Task instructions: Only the lines from the line with "for index, (start, end)" through the line with "imported = [obj" should be copied, exactly as they appear, with both ends kept.

Provided information:
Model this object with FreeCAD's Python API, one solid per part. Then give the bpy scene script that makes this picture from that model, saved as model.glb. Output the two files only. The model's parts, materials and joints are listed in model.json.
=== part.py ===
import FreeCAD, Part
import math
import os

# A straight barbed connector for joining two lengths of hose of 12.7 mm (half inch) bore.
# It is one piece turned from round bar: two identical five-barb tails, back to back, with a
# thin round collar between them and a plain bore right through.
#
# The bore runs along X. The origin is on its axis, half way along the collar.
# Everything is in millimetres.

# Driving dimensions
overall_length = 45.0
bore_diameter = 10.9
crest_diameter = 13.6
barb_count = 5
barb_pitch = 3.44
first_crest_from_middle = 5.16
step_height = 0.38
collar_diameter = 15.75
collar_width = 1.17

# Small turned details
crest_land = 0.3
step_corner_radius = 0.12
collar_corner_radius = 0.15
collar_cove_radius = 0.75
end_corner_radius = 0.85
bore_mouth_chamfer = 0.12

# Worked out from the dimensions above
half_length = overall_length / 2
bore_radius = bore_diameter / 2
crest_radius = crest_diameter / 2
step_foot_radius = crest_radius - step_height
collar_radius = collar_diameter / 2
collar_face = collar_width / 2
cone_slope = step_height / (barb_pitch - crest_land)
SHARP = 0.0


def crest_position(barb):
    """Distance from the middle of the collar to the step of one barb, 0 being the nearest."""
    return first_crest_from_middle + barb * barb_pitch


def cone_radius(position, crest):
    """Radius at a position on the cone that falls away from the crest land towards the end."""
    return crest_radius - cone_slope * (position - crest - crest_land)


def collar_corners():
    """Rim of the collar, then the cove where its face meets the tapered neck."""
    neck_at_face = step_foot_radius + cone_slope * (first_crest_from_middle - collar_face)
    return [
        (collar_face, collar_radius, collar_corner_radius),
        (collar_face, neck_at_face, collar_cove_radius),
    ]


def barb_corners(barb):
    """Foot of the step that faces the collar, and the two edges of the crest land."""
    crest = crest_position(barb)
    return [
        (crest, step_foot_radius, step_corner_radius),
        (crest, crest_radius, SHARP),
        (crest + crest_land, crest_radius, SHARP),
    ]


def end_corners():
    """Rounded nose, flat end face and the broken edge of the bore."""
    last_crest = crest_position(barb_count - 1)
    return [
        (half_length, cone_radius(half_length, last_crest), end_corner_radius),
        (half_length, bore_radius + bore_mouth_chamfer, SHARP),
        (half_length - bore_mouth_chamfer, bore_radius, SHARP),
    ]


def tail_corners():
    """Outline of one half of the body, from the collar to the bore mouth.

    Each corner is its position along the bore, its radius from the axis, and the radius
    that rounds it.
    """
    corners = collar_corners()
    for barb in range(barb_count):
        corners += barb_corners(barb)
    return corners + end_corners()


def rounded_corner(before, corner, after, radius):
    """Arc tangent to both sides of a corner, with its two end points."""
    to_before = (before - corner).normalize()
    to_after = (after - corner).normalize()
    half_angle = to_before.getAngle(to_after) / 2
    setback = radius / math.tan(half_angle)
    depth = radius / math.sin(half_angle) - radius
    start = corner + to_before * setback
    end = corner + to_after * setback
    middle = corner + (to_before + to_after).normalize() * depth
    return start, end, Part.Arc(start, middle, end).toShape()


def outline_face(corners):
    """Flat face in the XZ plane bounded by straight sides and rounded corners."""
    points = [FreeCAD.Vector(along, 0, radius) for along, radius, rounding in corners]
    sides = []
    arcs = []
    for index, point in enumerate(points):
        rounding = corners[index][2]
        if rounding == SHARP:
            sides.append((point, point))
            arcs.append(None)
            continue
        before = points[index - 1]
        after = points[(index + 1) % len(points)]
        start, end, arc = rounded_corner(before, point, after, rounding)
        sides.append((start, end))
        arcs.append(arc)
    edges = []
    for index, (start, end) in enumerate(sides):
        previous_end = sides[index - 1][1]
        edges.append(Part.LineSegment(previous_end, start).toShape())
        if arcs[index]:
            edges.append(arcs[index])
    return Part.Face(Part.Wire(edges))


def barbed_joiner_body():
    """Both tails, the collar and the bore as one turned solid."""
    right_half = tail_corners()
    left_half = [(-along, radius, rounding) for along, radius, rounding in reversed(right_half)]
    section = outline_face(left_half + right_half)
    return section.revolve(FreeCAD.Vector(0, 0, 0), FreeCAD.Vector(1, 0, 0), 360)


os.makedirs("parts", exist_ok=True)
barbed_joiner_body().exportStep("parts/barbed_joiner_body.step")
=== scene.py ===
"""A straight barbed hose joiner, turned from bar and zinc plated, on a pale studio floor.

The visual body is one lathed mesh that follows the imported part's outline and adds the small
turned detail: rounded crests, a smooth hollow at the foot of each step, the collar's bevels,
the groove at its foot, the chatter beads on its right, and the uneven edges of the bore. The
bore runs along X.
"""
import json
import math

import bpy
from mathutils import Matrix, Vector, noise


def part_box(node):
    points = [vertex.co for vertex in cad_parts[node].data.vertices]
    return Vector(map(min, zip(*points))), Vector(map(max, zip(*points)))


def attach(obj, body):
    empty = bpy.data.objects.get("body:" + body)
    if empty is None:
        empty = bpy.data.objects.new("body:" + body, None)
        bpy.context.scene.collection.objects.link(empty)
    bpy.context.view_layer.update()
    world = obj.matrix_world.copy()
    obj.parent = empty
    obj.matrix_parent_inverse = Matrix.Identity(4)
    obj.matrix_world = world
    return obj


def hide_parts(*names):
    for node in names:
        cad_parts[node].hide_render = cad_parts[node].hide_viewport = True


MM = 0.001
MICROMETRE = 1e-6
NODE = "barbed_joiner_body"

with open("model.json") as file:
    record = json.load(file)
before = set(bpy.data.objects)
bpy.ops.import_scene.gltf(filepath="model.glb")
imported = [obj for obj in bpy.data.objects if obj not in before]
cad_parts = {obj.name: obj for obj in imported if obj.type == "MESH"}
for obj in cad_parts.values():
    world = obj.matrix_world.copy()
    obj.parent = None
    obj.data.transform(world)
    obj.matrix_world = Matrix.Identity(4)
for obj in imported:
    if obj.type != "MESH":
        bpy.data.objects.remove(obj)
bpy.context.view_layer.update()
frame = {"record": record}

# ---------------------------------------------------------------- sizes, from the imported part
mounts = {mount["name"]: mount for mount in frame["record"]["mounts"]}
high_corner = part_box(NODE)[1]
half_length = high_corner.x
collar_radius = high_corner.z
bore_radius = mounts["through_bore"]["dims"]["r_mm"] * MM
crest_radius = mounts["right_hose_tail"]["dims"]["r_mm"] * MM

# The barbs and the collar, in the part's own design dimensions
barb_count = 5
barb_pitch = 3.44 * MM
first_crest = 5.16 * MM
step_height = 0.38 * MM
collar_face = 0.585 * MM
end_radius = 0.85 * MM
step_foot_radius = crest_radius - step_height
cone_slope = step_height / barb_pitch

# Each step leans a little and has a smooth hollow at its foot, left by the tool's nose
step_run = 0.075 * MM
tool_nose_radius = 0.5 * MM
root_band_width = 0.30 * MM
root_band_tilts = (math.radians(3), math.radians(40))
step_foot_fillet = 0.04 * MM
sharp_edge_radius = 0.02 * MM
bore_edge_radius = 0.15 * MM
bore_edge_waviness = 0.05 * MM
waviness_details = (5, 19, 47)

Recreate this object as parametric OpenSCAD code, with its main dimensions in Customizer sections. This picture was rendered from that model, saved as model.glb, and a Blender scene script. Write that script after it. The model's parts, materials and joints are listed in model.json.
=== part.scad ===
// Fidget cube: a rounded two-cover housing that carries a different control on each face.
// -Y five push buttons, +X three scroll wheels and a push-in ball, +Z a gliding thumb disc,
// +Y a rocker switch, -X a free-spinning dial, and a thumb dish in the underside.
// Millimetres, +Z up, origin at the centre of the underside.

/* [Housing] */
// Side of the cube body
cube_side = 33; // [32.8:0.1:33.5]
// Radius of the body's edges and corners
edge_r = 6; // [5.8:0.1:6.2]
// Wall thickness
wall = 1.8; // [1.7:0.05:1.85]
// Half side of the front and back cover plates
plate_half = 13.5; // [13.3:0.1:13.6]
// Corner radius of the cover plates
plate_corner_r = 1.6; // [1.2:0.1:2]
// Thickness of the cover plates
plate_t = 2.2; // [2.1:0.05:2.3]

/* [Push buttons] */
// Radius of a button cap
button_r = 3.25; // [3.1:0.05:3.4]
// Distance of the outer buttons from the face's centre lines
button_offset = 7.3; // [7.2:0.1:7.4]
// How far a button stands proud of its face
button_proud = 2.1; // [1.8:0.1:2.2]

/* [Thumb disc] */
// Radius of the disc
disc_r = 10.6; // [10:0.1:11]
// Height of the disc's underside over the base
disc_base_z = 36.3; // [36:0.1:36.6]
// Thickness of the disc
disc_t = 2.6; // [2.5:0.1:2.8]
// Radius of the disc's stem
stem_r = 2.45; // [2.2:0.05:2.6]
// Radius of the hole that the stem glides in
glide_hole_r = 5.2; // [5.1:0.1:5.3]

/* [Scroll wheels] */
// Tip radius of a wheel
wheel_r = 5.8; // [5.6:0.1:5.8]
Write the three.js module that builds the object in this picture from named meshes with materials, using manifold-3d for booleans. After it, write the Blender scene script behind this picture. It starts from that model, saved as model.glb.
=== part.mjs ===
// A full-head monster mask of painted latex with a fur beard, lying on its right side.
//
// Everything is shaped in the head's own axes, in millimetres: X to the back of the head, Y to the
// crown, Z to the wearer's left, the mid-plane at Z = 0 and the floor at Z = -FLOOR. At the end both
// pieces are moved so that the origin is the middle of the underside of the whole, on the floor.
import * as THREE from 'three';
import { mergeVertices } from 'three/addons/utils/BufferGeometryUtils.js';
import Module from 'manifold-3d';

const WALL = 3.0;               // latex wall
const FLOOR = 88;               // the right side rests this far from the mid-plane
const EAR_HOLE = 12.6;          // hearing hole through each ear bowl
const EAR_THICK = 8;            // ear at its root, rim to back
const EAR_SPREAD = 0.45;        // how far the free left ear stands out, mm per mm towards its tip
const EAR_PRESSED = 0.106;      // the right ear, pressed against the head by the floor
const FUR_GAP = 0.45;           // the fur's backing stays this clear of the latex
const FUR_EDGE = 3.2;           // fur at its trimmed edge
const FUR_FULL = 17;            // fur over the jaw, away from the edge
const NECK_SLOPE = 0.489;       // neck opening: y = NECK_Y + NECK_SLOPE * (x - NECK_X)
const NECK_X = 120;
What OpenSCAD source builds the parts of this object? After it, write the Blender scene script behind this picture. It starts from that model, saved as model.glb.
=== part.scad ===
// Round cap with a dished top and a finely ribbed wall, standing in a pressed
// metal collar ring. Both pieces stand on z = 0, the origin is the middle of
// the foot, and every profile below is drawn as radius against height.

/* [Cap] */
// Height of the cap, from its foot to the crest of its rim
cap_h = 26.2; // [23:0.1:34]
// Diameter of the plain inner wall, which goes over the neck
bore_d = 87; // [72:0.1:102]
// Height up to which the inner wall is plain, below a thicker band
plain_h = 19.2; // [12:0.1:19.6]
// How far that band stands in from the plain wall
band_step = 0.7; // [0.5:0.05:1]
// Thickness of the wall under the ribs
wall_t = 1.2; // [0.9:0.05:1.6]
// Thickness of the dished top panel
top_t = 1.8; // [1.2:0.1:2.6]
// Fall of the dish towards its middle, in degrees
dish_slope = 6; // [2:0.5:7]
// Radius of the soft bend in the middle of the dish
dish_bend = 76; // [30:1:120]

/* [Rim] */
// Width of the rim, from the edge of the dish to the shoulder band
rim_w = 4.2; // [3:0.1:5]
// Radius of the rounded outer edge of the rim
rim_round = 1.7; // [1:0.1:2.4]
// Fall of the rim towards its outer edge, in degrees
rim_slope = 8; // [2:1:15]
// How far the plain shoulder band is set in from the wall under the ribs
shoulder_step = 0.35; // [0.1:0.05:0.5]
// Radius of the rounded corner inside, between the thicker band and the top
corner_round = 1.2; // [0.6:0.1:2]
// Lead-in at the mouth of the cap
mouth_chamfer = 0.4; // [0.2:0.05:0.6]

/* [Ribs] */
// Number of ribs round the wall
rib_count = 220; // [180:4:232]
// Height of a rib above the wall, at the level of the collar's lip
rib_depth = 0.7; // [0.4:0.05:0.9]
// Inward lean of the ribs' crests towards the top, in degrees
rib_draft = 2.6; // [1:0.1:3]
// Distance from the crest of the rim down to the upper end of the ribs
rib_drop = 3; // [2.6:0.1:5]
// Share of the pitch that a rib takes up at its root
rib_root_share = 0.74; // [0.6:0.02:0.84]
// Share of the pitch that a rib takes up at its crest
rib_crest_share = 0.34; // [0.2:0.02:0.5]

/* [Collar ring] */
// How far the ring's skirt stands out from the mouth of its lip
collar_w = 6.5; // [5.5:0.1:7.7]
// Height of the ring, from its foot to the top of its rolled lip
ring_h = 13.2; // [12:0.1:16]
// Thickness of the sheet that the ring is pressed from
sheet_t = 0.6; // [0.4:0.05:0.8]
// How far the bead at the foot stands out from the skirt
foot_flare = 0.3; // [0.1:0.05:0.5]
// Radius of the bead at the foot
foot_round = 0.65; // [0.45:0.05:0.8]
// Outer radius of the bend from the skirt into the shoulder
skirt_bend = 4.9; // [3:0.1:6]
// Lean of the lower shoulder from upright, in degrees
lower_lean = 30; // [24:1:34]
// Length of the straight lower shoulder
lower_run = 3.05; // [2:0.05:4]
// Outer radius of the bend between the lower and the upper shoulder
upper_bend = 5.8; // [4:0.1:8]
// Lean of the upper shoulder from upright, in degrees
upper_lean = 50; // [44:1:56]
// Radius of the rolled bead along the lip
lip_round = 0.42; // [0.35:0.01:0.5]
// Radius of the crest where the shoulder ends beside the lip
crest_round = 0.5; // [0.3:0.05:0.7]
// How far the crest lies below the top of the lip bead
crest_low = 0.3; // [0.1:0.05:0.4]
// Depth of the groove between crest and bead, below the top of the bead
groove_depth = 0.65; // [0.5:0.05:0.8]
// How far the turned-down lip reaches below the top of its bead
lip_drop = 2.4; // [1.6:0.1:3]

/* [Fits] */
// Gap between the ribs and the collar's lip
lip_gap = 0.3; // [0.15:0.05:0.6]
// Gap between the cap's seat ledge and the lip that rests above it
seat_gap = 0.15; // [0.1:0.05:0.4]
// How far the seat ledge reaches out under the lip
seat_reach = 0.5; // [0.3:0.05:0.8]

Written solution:
    for index, (start, end) in enumerate(sides):
        previous_end = sides[index - 1][1]
        edges.append(Part.LineSegment(previous_end, start).toShape())
        if arcs[index]:
            edges.append(arcs[index])
    return Part.Face(Part.Wire(edges))


def barbed_joiner_body():
    """Both tails, the collar and the bore as one turned solid."""
    right_half = tail_corners()
    left_half = [(-along, radius, rounding) for along, radius, rounding in reversed(right_half)]
    section = outline_face(left_half + right_half)
    return section.revolve(FreeCAD.Vector(0, 0, 0), FreeCAD.Vector(1, 0, 0), 360)


os.makedirs("parts", exist_ok=True)
barbed_joiner_body().exportStep("parts/barbed_joiner_body.step")
=== scene.py ===
"""A straight barbed hose joiner, turned from bar and zinc plated, on a pale studio floor.

The visual body is one lathed mesh that follows the imported part's outline and adds the small
turned detail: rounded crests, a smooth hollow at the foot of each step, the collar's bevels,
the groove at its foot, the chatter beads on its right, and the uneven edges of the bore. The
bore runs along X.
"""
import json
import math

import bpy
from mathutils import Matrix, Vector, noise


def part_box(node):
    points = [vertex.co for vertex in cad_parts[node].data.vertices]
    return Vector(map(min, zip(*points))), Vector(map(max, zip(*points)))


def attach(obj, body):
    empty = bpy.data.objects.get("body:" + body)
    if empty is None:
        empty = bpy.data.objects.new("body:" + body, None)
        bpy.context.scene.collection.objects.link(empty)
    bpy.context.view_layer.update()
    world = obj.matrix_world.copy()
    obj.parent = empty
    obj.matrix_parent_inverse = Matrix.Identity(4)
    obj.matrix_world = world
    return obj


def hide_parts(*names):
    for node in names:
        cad_parts[node].hide_render = cad_parts[node].hide_viewport = True


MM = 0.001
MICROMETRE = 1e-6
NODE = "barbed_joiner_body"

with open("model.json") as file:
    record = json.load(file)
before = set(bpy.data.objects)
bpy.ops.import_scene.gltf(filepath="model.glb")
imported = [obj for obj in bpy.data.objects if obj not in before]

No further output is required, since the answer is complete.